Разрушительные последствия межконфессиональных разногласий на Ближнем Востоке также наблюдаются в последнее время. В книге Фаваза А. Гергеса «ИГИЛ: История» утверждается, что межконфессиональные конфликты в Ираке и Сирии проложили путь появлению радикальных организаций, таких как ИГИЛ. Углубляя раскол между суннитами и шиитами, ИГИЛ ускорил распад национальных государств и усилил региональную нестабильность. В книге Юджина Рогана «Арабы: История» подчеркивается, что межконфессиональная идентичность в арабском мире препятствует построению национальных государств и делает их уязвимыми для внешнего вмешательства. В книге Уильяма Далримпла « Из Святой Горы» утверждается, что христианские общины на Ближнем Востоке были маргинализированы межконфессиональной напряженностью, что дестабилизирует регион.

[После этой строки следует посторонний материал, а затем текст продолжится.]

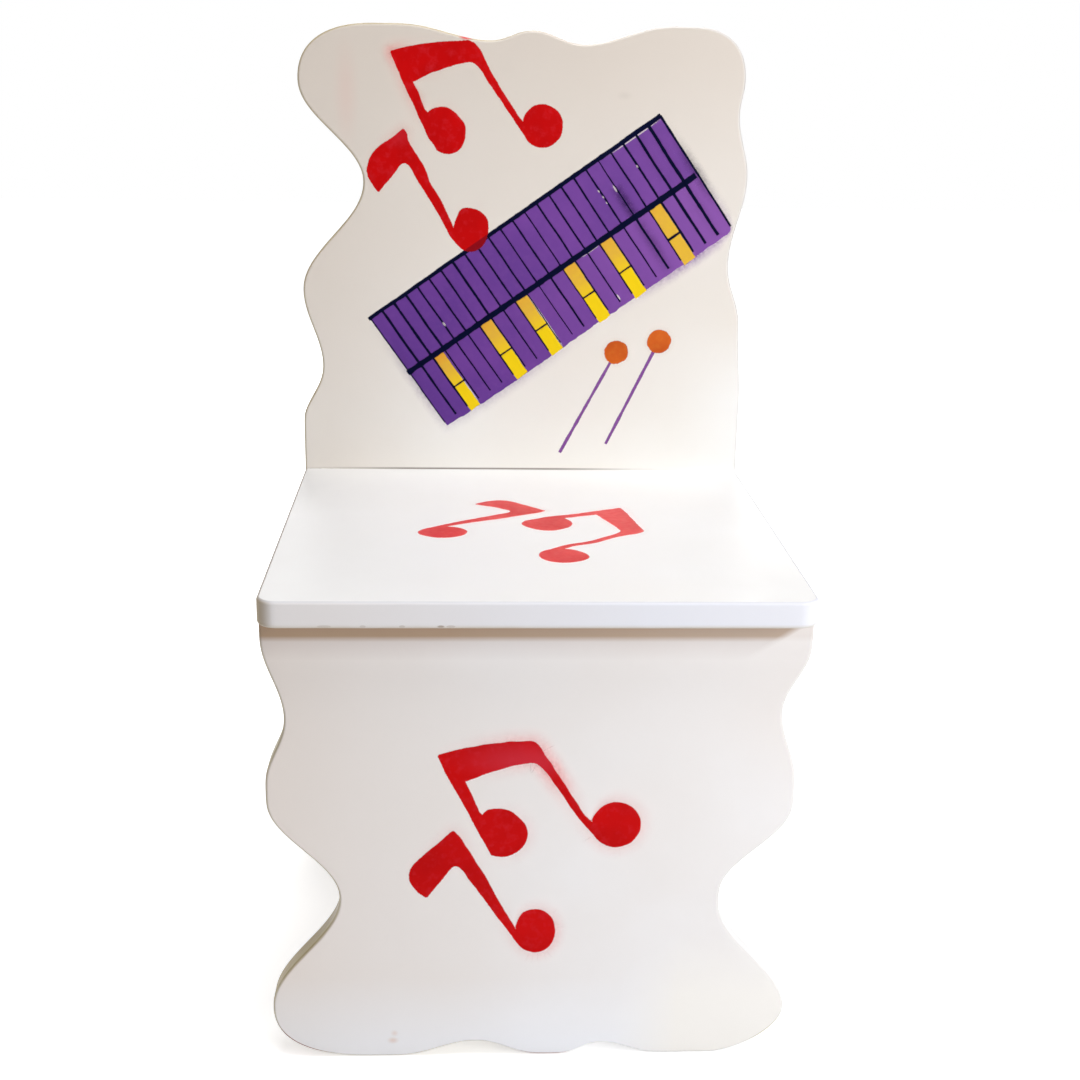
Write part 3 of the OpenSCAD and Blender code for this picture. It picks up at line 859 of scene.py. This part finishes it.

Аналогичным образом, в книге Тима Макинтош-Смита « Арабы: 3000-летняя история» подчеркивается, что идеал уммы (ummah) в исламском мире исторически был омрачен межконфессиональными конфликтами. Эти исторические примеры продемонстрировали, что модель, основанная на умме, не способна обеспечить социальную интеграцию из-за конфессиональных разногласий.
Национальное государство, модель, соответствующая историческим и социальным реалиям Турции, объединяло различные идентичности под общим гражданством. Его распад может углубить социальную поляризацию и ввергнуть Турцию в хаос, подобный межконфессиональным конфликтам на Ближнем Востоке.
В заключение следует отметить, что рассуждения Эрдогана о турецко-курдско-арабском единстве с его видением «Турецкого века» направлены на переосмысление модели национального государства через исламистскую перспективу. Однако исторические примеры продемонстрировали неспособность моделей, основанных на умме или религиозной принадлежности, достичь социальной сплоченности. Пример Ливана, описанный Амином Маалуфом, рассказ Марка Мазовера о Салониках и анализ ИГИЛ, проведенный Фавазом Гергесом, наглядно продемонстрировали разрушительные последствия религиозной розни. Модель национального государства остается наиболее подходящей структурой для управления этническим и религиозным многообразием Турции.
В заключение приведу цитату Маалуфа: «Если разделить страну на общины и нации, каждая из них будет искать регионального и глобального союзника. Ливанский национальный проект не был таковым. Необходимо было обеспечить принадлежность людей не только к своим общинам, но прежде всего к ливанской нации».